Abstract

Adaptation is recognized as the outcome of a complex mix of individual and institutional factors that shape how society responds to climate change. Adaptation results from a joint decision-making process, where actors simultaneously evaluate the risks associated with climate change into whether or not they should adapt. We develop a model of this joint decision-making process that incorporates risk tolerance to identify what factors influence landowners’ perception and adaptation to climate change in southern Chile. The results are based on 86 in-person interviews, involving the collection of socioeconomic data, risk aversion tests, and semi-structured interviews. We found that while most landowners perceived climate change impacts as a threat, only 60 % had taken any action.
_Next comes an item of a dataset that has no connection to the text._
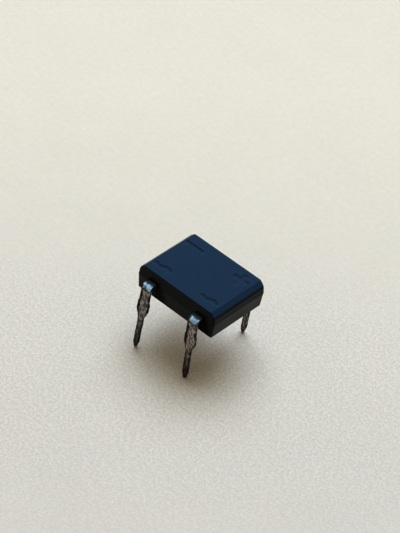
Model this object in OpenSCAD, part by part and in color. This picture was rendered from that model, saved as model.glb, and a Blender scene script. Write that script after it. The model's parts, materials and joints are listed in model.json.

Two underlying factors applied to both perception and adaptation: risk tolerance and off-farm incomes. Higher risk tolerance and greater reliance on off-farm incomes reduced people's perception and adaptation to climate change. The presence of climate change-induced impacts positively influenced the implementation of adaptation, while schooling and gender were relevant only in shaping climate change perceptions. Following these results, we suggest developing programs to communicate the real magnitude of climate risks so that landowners better understand the opportunity costs of climate change adaptation, and in that way, avoid/anticipate the need to see impacts on the land in order to act. Along these lines, further investigation of the role off-farm incomes play in adaptation is warranted, where it is simultaneously both a factor in the adaptation process but can also be an adaptation action as well.